A surrogate parent must:
possess knowledge and skills that will ensure adequate representation of the child, as determined by the Arizona Department of Education (ADE)
have a valid fingerprint clearance card issued by the Arizona Department of Public Safety.
A surrogate parent may not:
be an employee of the State Educational Agency, the child’s school, or any agency that is involved in the education or care of the child
have any interests that would conflict with the best interest of the child.
Surrogates are appointed by the Arizona Department of Education from a list of qualified volunteers. In order to be placed on the list, the individual wishing to serve as a surrogate parent should:
Attend an Arizona Department of Education surrogate parent training.
The IDEA requires state departments of education to make reasonable efforts to ensure that surrogate parents are assigned not more than 30 days after the school determines that a child needs a surrogate parent. Arizona Revised Statutes authorizes the ADE to appoint surrogate parents, or, in the case of a ward of the state, the judge who oversees the child’s case may appoint the surrogate parent. The Exceptional Student Services (ESS) Division of ADE maintains a current list of qualified surrogate parents in a database, organized by the county in which they reside. ADE/ESS tracks and maintains copies of each surrogate parent’s valid fingerprint clearance card. Only those surrogate parents who have been trained and have provided evidence of fingerprint clearance to ADE/ESS are eligible to serve as a surrogate parent.
The Indian Child Welfare Act provides that tribes have exclusive jurisdiction over any proceedings involving a Native American child who is a ward of the tribal court, regardless where the child resides or is domiciled. Consequently, a tribal court is a court of competent jurisdiction with respect to matters involving Native American children and shall be responsible for the appointment of surrogate parents where necessary. In short, if the child is a ward of the court/State, IDEA applies and, therefore, CPS case manager would not be allowed to act in the role of “parent.” However, if the child is a ward of the tribal court, that court is responsible for appointment of surrogate parents, which may be the case manager if the court so chooses.

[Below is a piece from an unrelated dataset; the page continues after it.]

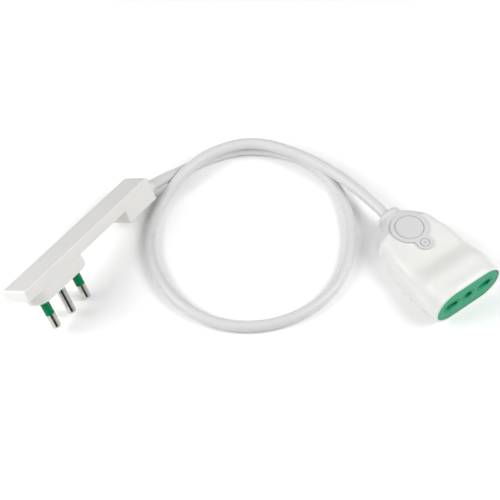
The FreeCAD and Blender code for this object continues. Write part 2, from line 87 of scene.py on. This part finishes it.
# ---- cord ----
CORD_R = 3.1 * MM
CORD_FACETS = 8                 # how finely the round section is stepped
CORD_STEPS = 24                 # steps between two points of the route
CORD_ROUTE = [
    (0.0, 0.0145, 0.0102),
    (0.0, 0.043, 0.0102),
    (-0.0035, 0.072, 0.010),
    (-0.012, 0.098, 0.0098),
    (-0.0275, 0.1215, 0.0098),
    (-0.052, 0.1295, 0.0098),
    (-0.0745, 0.1265, 0.0086),
    (-0.0905, 0.1215, 0.0032),
    (-0.1065, 0.1105, 0.0031),
    (-0.120, 0.092, 0.0031),
    (-0.1255, 0.065, 0.0031),
    (-0.1175, 0.038, 0.0031),
    (-0.097, 0.0195, 0.0031),
    (-0.069, 0.012, 0.0031),
    (-0.0395, 0.0195, 0.0031),
    (-0.0165, 0.0425, 0.0031),
    (-0.0045, 0.072, 0.0031),
    (-0.0095, 0.101, 0.0031),
    (-0.0298, 0.1236, 0.0031),
    (-0.0513, 0.1304, 0.0031),
    (-0.070, 0.1317, 0.0031),
    (-0.0875, 0.130, 0.0086),
    (-0.1047, 0.1264, 0.0132),
]


# ---- helpers ----

def srgb(r, g, b):
    """Colour from 0-255 display values to linear."""
    def line(v):
        v /= 255
        return v / 12.92 if v <= 0.04045 else ((v + 0.055) / 1.055) ** 2.4
    return (line(r), line(g), line(b), 1.0)


def placed(name, data):
    """New object in the scene."""
    made = bpy.data.objects.new(name, data)
    bpy.context.scene.collection.objects.link(made)
    return made


def aim(thing, at, way):
    """Puts a lamp or a camera in its place, facing a way."""
    thing.location = at
    thing.rotation_euler = Vector(way).to_track_quat("-Z", "Y").to_euler()


def add(tree, kind, **inputs):
    """New node, with inputs set by name; an underscore stands for a space."""
    node = tree.nodes.new(kind)
    for name, value in inputs.items():
        node.inputs[name.replace("_", " ")].default_value = value
    return node


def ranged(tree, value, low, high, at_low, at_high):
    """Output that goes evenly from one level to another as the value goes from low to high."""
    node = add(tree, "ShaderNodeMapRange", From_Min=low, From_Max=high, To_Min=at_low, To_Max=at_high)
    tree.links.new(value, node.inputs["Value"])
    return node.outputs["Result"]


def times(tree, a, b):
    """Output of one value times another."""
    node = tree.nodes.new("ShaderNodeMath")
    node.operation = "MULTIPLY"
    tree.links.new(a, node.inputs[0])
    tree.links.new(b, node.inputs[1])
    return node.outputs["Value"]


# ---- materials ----

def noise(tree, scale, detail, roughness):
    """Output of a noise that is fixed to the object."""
    place = tree.nodes.new("ShaderNodeTexCoord")
    node = add(tree, "ShaderNodeTexNoise", Scale=scale, Detail=detail, Roughness=roughness)
    tree.links.new(place.outputs["Object"], node.inputs["Vector"])
    return node.outputs["Fac"]


def clouded(tree, colour, mottle):
    """Colour with soft patches, darker and lighter by the share given as mottle."""
    tint = tree.nodes.new("ShaderNodeValToRGB")
    for stop, level, change in zip(tint.color_ramp.elements, CLOUD_EDGES, (-mottle, mottle)):
        stop.position = level
        stop.color = (*[min(1.0, c * (1 + change)) for c in colour[:3]], 1)
    tree.links.new(noise(tree, *CLOUD), tint.inputs["Fac"])
    return tint.outputs["Color"]


def painted_crease_shade(tree, colour, reach, share):
    """Colour with painted shade: darker in corners and grooves narrower than reach."""
    # The ambient occlusion darkens the colour itself, painting shade into corners and grooves.
    corner = add(tree, "ShaderNodeAmbientOcclusion", Distance=reach)
    mixed = add(tree, "ShaderNodeMixRGB", Fac=share)
    tree.links.new(colour, corner.inputs["Color"])
    tree.links.new(colour, mixed.inputs["Color1"])
    tree.links.new(corner.outputs["Color"], mixed.inputs["Color2"])
    return mixed.outputs["Color"]


def moulded(name, colour, rough, mottle=0.03, grain=900.0, bump=0.04, shine=0.5, metal=0.0,
            scatter=0.0, crease_shade=0.2, reach=0.8 * MM):
    """Surface with a faintly cloudy colour, painted shade in creases, a fine grain and an uneven gloss.
    """
    m = bpy.data.materials.new(name)
    m.use_nodes = True
    t = m.node_tree
    shader = t.nodes["Principled BSDF"]
    shader.inputs["Metallic"].default_value = metal
    shader.inputs["Specular IOR Level"].default_value = shine
    if scatter:
        shader.inputs["Subsurface Weight"].default_value = scatter
        shader.inputs["Subsurface Radius"].default_value = SCATTER_TINT
        shader.inputs["Subsurface Scale"].default_value = SCATTER_DEEP
    fine = noise(t, grain, GRAIN_DETAIL, GRAIN_ROUGH)
    gloss = ranged(t, fine, 0.0, 1.0, max(GLOSS_LEAST, rough - GLOSS_SPREAD), rough + GLOSS_SPREAD)
    relief = add(t, "ShaderNodeBump", Strength=bump, Distance=GRAIN_DEEP)
    t.links.new(fine, relief.inputs["Height"])
    # The base colour carries painted shade in corners and grooves.
    t.links.new(painted_crease_shade(t, clouded(t, colour, mottle), reach, crease_shade), shader.inputs["Base Color"])
    t.links.new(gloss, shader.inputs["Roughness"])
    t.links.new(relief.outputs["Normal"], shader.inputs["Normal"])
    return m


MAT = {
    "white": moulded("socket_plastic", srgb(226, 226, 223), rough=0.4, mottle=0.012, scatter=0.2),
    # The face's colour carries full-strength painted shade in its holes and engraved rings.
    "green": moulded("face_green_plastic", srgb(40, 160, 114), rough=0.38, shine=0.15, crease_shade=1.0,
                     reach=4 * MM),
    # The carrier and the shutters are partly dark in their own colour and partly darkened as painted
    # shade inside the socket's holes.
    "inner": moulded("inner_green_plastic_painted_shade", srgb(14, 62, 44), rough=0.55, shine=0.1),
    "shutter": moulded("shutter_plastic_painted_shade", srgb(16, 34, 27), rough=0.5, shine=0.1),
    "spring": moulded("spring_steel", srgb(190, 190, 190), rough=0.28, metal=1.0, grain=2500.0),
    "brass": moulded("contact_brass", srgb(210, 178, 110), rough=0.3, metal=1.0, mottle=0.05),
    "relief": moulded("relief_plastic", srgb(208, 208, 208), rough=0.48, mottle=0.02, grain=1400.0,
                      crease_shade=0.25),
    "cord": moulded("cord_pvc", srgb(212, 212, 212), rough=0.36, mottle=0.01, grain=500.0, bump=0.05,
                    scatter=0.25),
    "plug": moulded("plug_plastic", srgb(226, 225, 222), rough=0.46, mottle=0.012, scatter=0.15),
    # The back cover is a darker copy of the plug's white: painted shade on the plug's back face.
    "lid": moulded("plug_back_painted_shade", srgb(208, 207, 205), rough=0.5, mottle=0.015),
    "nickel": moulded("pin_nickel", srgb(205, 202, 196), rough=0.14, metal=1.0, mottle=0.05, bump=0.02),
    "sleeve": moulded("sleeve_green_plastic", srgb(0, 120, 73), rough=0.26, mottle=0.04, shine=0.15),
    "retainer": moulded("retainer_plastic", srgb(210, 210, 205), rough=0.55),
    "brown": moulded("core_brown", srgb(105, 62, 38), rough=0.4),
    "blue": moulded("core_blue", srgb(40, 95, 175), rough=0.4),
    "greenyellow": moulded("core_green_yellow", srgb(150, 175, 45), rough=0.4),
    "clamp": moulded("clamp_plastic", srgb(165, 165, 165), rough=0.55),
}
FINISH = {
    "socket_shell": "white",
    "socket_face": "green",
    "contact_carrier": "inner",
    "shutter_left": "shutter",
    "shutter_right": "shutter",
    "shutter_spring_left": "spring",
    "shutter_spring_right": "spring",
    "live_contact": "brass",
    "neutral_contact": "brass",
    "earth_contact": "brass",
    "socket_wire_brown": "brown",
    "socket_wire_blue": "blue",
    "socket_wire_green_yellow": "greenyellow",
    "socket_cord_anchor": "clamp",
    "strain_relief": "relief",
    "cord": "cord",
    "plug_base": "plug",
    "plug_back_cover": "lid",
    "live_pin": "nickel",
    "earth_pin": "nickel",
    "neutral_pin": "nickel",
    "live_pin_sleeve": "sleeve",
    "neutral_pin_sleeve": "sleeve",
    "pin_retainer": "retainer",
    "plug_wire_brown": "brown",
    "plug_wire_green_yellow": "greenyellow",
    "plug_wire_blue": "blue",
    "plug_bushing": "plug",
    "plug_cord_clamp": "clamp",
}
for name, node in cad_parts.items():
    node.data.materials.clear()
    node.data.materials.append(MAT[FINISH[name]])


# ---- cord ----

def make_cord():
    """Round sheath along the route, in place of the solid one."""
    curve = bpy.data.curves.new("cord_sheath", "CURVE")
    curve.dimensions = "3D"
    curve.bevel_depth = CORD_R
    curve.bevel_resolution = CORD_FACETS
    curve.use_fill_caps = True
    curve.resolution_u = CORD_STEPS
    spline = curve.splines.new("NURBS")
    spline.points.add(len(CORD_ROUTE) - 1)
    for point, at in zip(spline.points, CORD_ROUTE):
        point.co = (*at, 1.0)
    spline.order_u = 3
    spline.use_endpoint_u = True
    sheath = placed("cord_sheath", curve)
    curve.materials.append(MAT["cord"])
    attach(sheath, "socket")
    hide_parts("cord")


# ---- springs of the shutters ----

def make_spring(side):
    """The same coil as the solid one, as a mesh of its own."""
    name = "shutter_spring_" + side
    coil = placed("coil_" + side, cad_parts[name].data.copy())
    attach(coil, "socket")
    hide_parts(name)
    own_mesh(coil)


# ---- floor, light and camera ----

def make_floor():
    """Wide pale sheet that the part lies on."""
    corners = [(x * FLOOR_HALF, y * FLOOR_HALF, 0) for x, y in ((-1, -1), (1, -1), (1, 1), (-1, 1))]
    mesh = bpy.data.meshes.new("floor")
    mesh.from_pydata(corners, [], [(0, 1, 2, 3)])
    floor = placed("floor", mesh)
    m = bpy.data.materials.new("floor_paper")
    m.use_nodes = True
    shader = m.node_tree.nodes["Principled BSDF"]
    shader.inputs["Base Color"].default_value = FLOOR_COLOUR
    shader.inputs["Roughness"].default_value = FLOOR_ROUGH
    shader.inputs["Specular IOR Level"].default_value = FLOOR_SHINE
    mesh.materials.append(m)


def make_lamp(name, at, power):
    """Soft round lamp that points at the middle of the part."""
    data = bpy.data.lights.new(name, "AREA")
    data.shape = "DISK"
    data.size = LAMP_SIZE
    data.energy = power
    aim(placed(name, data), at, Vector(LIT_SPOT) - Vector(at))


def make_room():
    """Pale room, brighter to the front, with an unlit corner low down in front."""
    world = bpy.data.worlds.new("studio")
    bpy.context.scene.world = world
    world.use_nodes = True
    t = world.node_tree
    place = t.nodes.new("ShaderNodeTexCoord").outputs["Generated"]
    towards = t.nodes.new("ShaderNodeVectorMath")
    towards.operation = "DOT_PRODUCT"
    towards.inputs[1].default_value = ROOM_FRONT
    t.links.new(place, towards.inputs[0])
    height = t.nodes.new("ShaderNodeSeparateXYZ")
    t.links.new(place, height.inputs["Vector"])
    front = towards.outputs["Value"]
    level = ranged(t, front, *ROOM_GRADE, ROOM_BACK_LEVEL, ROOM_FRONT_LEVEL)
    ahead = ranged(t, front, *UNLIT_AHEAD, 0.0, 1.0)
    low = ranged(t, height.outputs["Z"], *UNLIT_BELOW, 1.0, 0.0)
    unlit = ranged(t, times(t, ahead, low), 0.0, 1.0, 1.0, UNLIT_LEVEL)
    t.links.new(times(t, level, unlit), t.nodes["Background"].inputs["Color"])


def make_camera():
    """View from above, in front and to the left."""
    data = bpy.data.cameras.new("camera")
    data.lens = CAMERA_LENS
    data.sensor_width = CAMERA_SENSOR
    data.clip_start = CAMERA_NEAR
    camera = placed("camera", data)
    aim(camera, CAMERA_AT, CAMERA_LOOKS)
    bpy.context.scene.camera = camera


make_cord()
for side in ("left", "right"):
    make_spring(side)
make_floor()
for name, at, power in LAMPS:
    make_lamp(name, at, power)
make_room()
make_camera()
bpy.context.scene.view_settings.view_transform = "Standard"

It is the responsibility of the PEA to determine if a child requires a surrogate parent and obtain one if needed. Appointment of a surrogate parent is only necessary when there is no one in the child’s life who fits the IDEA definition of “parent.”
If it is determined that a surrogate parent is required, the PEA shall complete the following steps:
The PEA must have their entity administrator give them access to the surrogate application on ADE Connect before they will be able to log on.

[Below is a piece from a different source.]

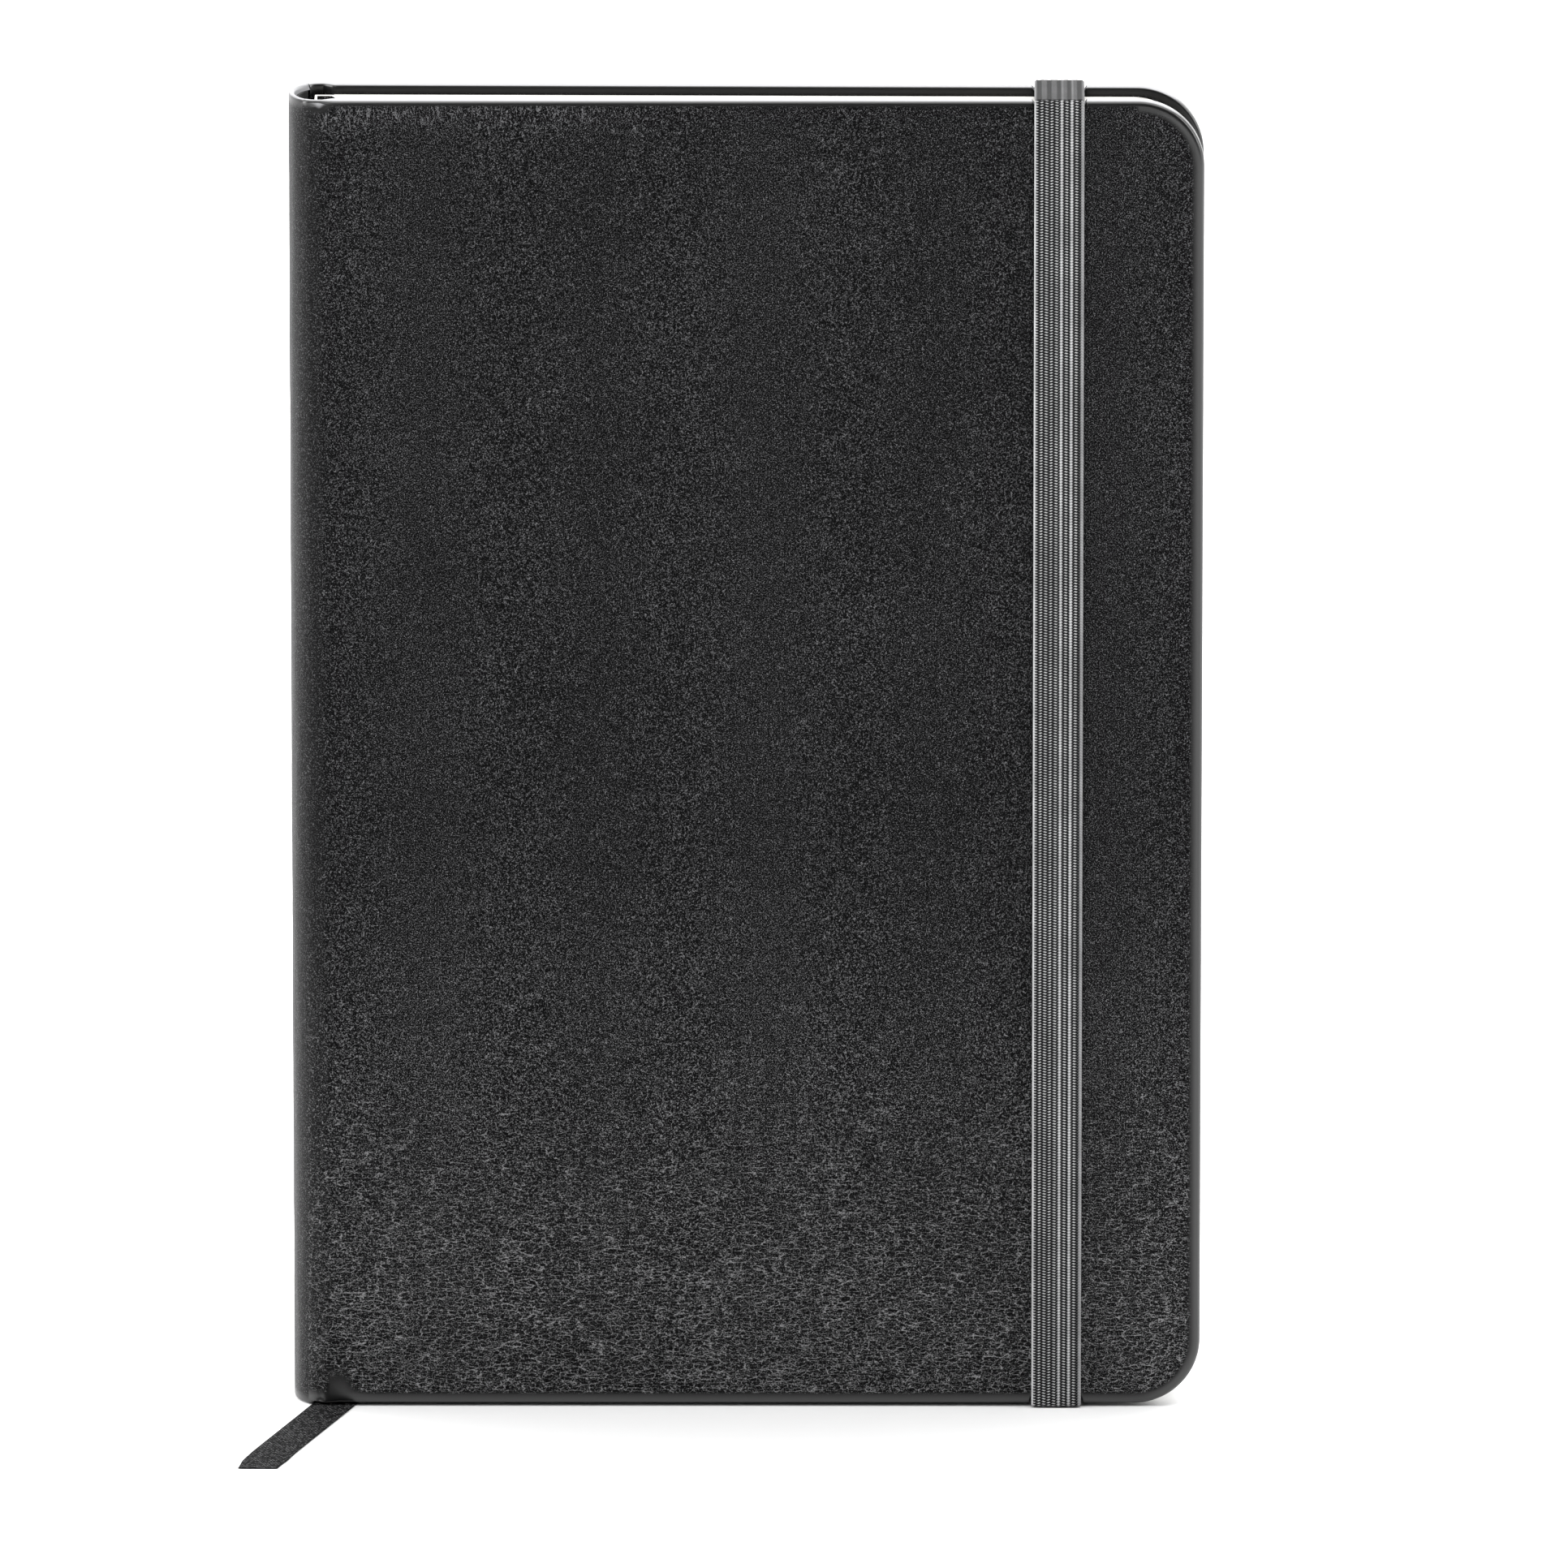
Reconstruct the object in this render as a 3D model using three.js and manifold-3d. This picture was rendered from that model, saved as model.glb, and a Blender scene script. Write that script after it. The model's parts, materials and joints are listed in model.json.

The PEA can access the most current list of active Surrogate Parents through the ADE Connect Surrogate Application or by contacting the Surrogate Parent Program coordinator by phone or email.

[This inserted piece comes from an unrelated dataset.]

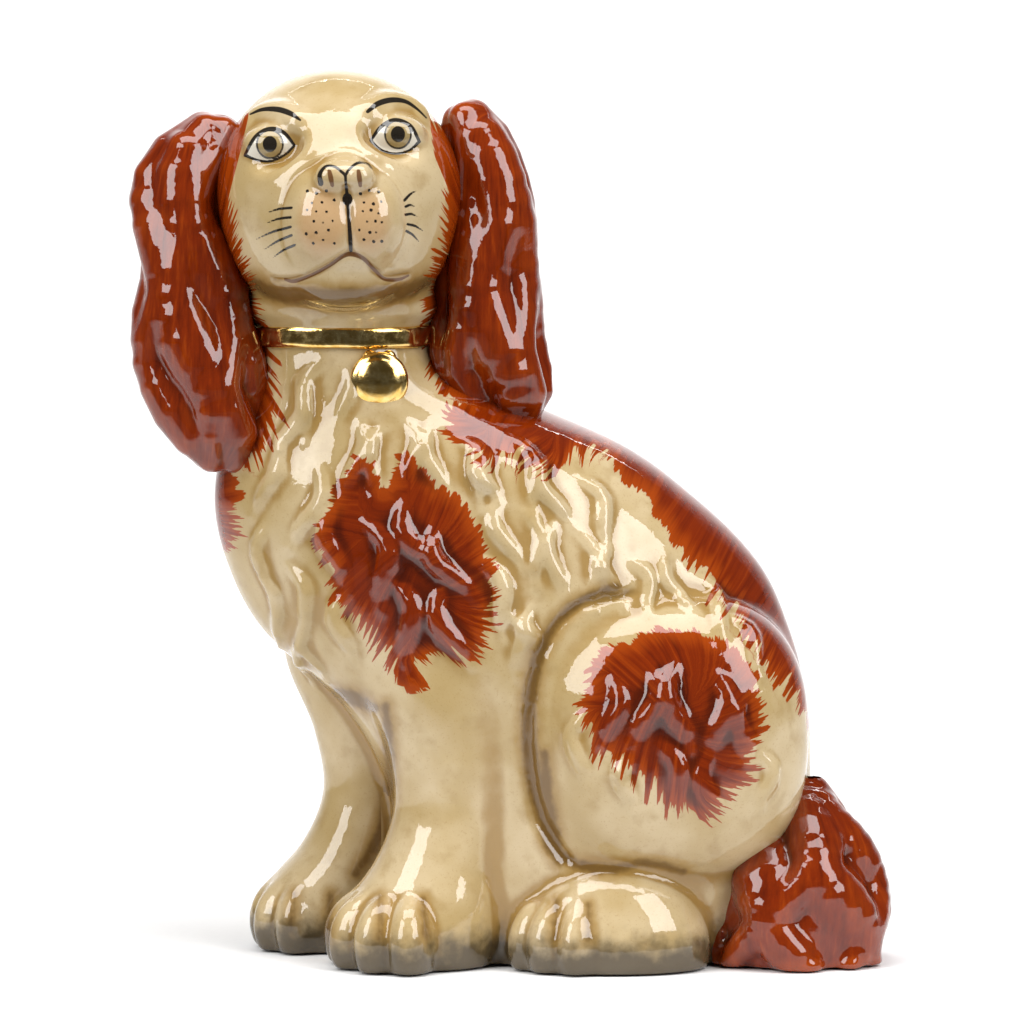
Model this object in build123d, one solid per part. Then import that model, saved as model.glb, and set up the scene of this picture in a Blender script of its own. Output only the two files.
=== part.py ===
"""Seated spaniel mantel figure: a hollow glazed-earthenware dog, put together from pressed parts.

The dog sits broadside on, chest towards -X and tail towards +X, with its head turned to face -Y.
+Z is up and the figure stands on Z = 0. All sizes are in millimetres.
Each node is one pressing as the potter lutes it to its neighbours with slip. The mould seam of the
body and of the head is the vertical plane that runs round the figure's outline.
"""
import os

from build123d import *

# ---- driving dimensions --------------------------------------------------------------------
figure_length = 261.6     # forepaws to tail
figure_depth = 127.0      # near haunch to far haunch
figure_height = 305.0     # base to crown

wall = 5.0                # thickness of every pressed clay wall
base_thickness = 5.0
seam_y = 0.0              # the vertical mould seam between the near and the far pressings

vent_d = 14.0             # firing vent through the base slab
vent_x = 30.0
air_hole_d = 4.0          # pricked through the body wall behind each hollow applied pressing
leg_air_hole_z = 50.0
tail_air_hole_z = 22.0

collar_height = 8.0
collar_stand_out = 2.2    # how far the moulded collar band stands proud of the neck
collar_edge_r = 1.92

locket_d = 19.8
locket_thickness = 6.0
locket_edge_r = 2.52
locket_side_step = 12.5   # from the neck's middle towards the tail
locket_stand_out = 1.68   # from the chest to the disc's middle plane
locket_gap = 0.15         # slip line between the collar and the top of the locket's shackle
shackle_wire = 2.6
shackle_span = 8.4
shackle_bite = 4.0        # how deep the shackle's legs run into the locket
shackle_stand_out = 0.78  # from the chest to the middle of the wire

smallest_half = 1.5       # half size below which a shrunk section never goes
probe_r = 0.2             # of the thin rod that finds where the chest's surface is
reach = 1000.0            # side of the cutting blocks, larger than any figure

# ---- the sculptor's master, whose sizes are stretched to the figure's --------------------------
MASTER = (261.6, 127.0, 305.0)
stretch_x, stretch_y, stretch_z = (
    size / master for size, master in zip((figure_length, figure_depth, figure_height), MASTER))


def sections(*rows):
    """Horizontal sections from rows of (height, centre x, centre y, half length in x, half depth in y)."""
    return [(z * stretch_z, cx * stretch_x, cy * stretch_y, hx * stretch_x, hy * stretch_y)
            for z, cx, cy, hx, hy in rows]


def mass(centre, half_sizes):
    """An ellipsoid's centre and half sizes."""
    stretch = (stretch_x, stretch_y, stretch_z)
    return (tuple(c * s for c, s in zip(centre, stretch)), tuple(h * s for h, s in zip(half_sizes, stretch)))


BODY = sections(
    (0, 30, 0, 66, 43),
    (24, 31, 0, 71, 47),
    (60, 30, 0, 73.5, 50),
    (88, 21, 0, 81, 51),
    (112, 5, 0, 91, 51),
    (136, -7, 0, 91.5, 49),
    (158, -20, 0, 82.5, 45),
    (176, -31, 0, 68.5, 40),
    (190, -44, 0, 50, 34),
    (202, -55, 0, 34, 29.5),
    (210, -57.5, 0, 31, 27.5))
RIGHT_EAR = sections(
    (168, -103, -12, 8, 7),
    (173, -104, -12, 14.5, 13),
    (181, -105, -12, 19.5, 17.5),
    (190, -105, -12, 21.5, 19),
    (204, -106.5, -11, 22.5, 19.5),
    (218, -108.5, -10, 21, 19),
    (232, -109, -9, 18.5, 18.5),
    (246, -111.5, -8, 17, 18),
    (260, -113.5, -7, 17.13, 17.5),
    (274, -112, -5, 14.5, 15),
    (284, -107, -3, 10.5, 11),
    (290, -103, -2, 6, 6))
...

Using the list provided, the PEA will contact potential surrogates and identify an individual who agrees to serve as the surrogate parent for a given child.
The PEA shall complete the Application for Surrogate Appointment on the Surrogate application on ADE Connect.
The ADE Surrogate Parent Program coordinator will verify the availability of the individual identified as the requested surrogate. A "Notice of Appointment" will be sent via email from the ADE Connect application to the PEA and the requested surrogate parent within 30 days of application approval by the Program Coordinator.
Surrogate parent appointments will remain in effect until the PEA formally notifies the ADE Surrogate Parent Program coordinator of the need to terminate the appointment for one of the following reasons:
The child’s situation changes and an individual who meets the IDEA definition of parent is now available.
The child graduates with a regular diploma.
The child ages out of the special education program.
The child is exited from special education through the evaluation process.
The child turns 18 and rights have been transferred.
The child withdraws from the PEA and leaves Arizona.
The surrogate parent is no longer able to fulfill the duties of the appointment. (In this case, the PEA is responsible for completing the process to have a new surrogate appointed.)
Formal notification is done through the completion and submission of the Notice to Terminate Surrogate Appointment. This can be found on the Surrogate Parent application on ADE Connect.
NOTE: ADE cannot terminate surrogate parent appointments made by the court. These appointments shall remain in effect until terminated by a court order.
How long do surrogate appointments last?
It will vary depending on the age and/or circumstances of the student. Occurrences such as the child’s exit from special education, the child’s turning 18, or the parent’s availability may cancel the need for a surrogate parent.
How much volunteer time would I be expected to commit to this surrogate appointment?
Volunteers are asked to review data, attend MET or IEP meetings, and respond to requests for consent from the PEA. The time may vary from one hour per month to a couple of days per month depending on the student’s needs.
What is the average number of students on a surrogate parent’s caseload?
The maximum is six students at a time. The caseload depends on the availability of the parent volunteer.
What if the child moves outside of my area?
If the child still resides in Arizona and you wish to continue, it may be possible to arrange for meetings to take place by teleconference or other means.
What happens if I’m no longer able to serve?
Contact the Surrogate Parent Program Coordinator immediately. If you are unable to serve for a period of time, we can remove your name from the list.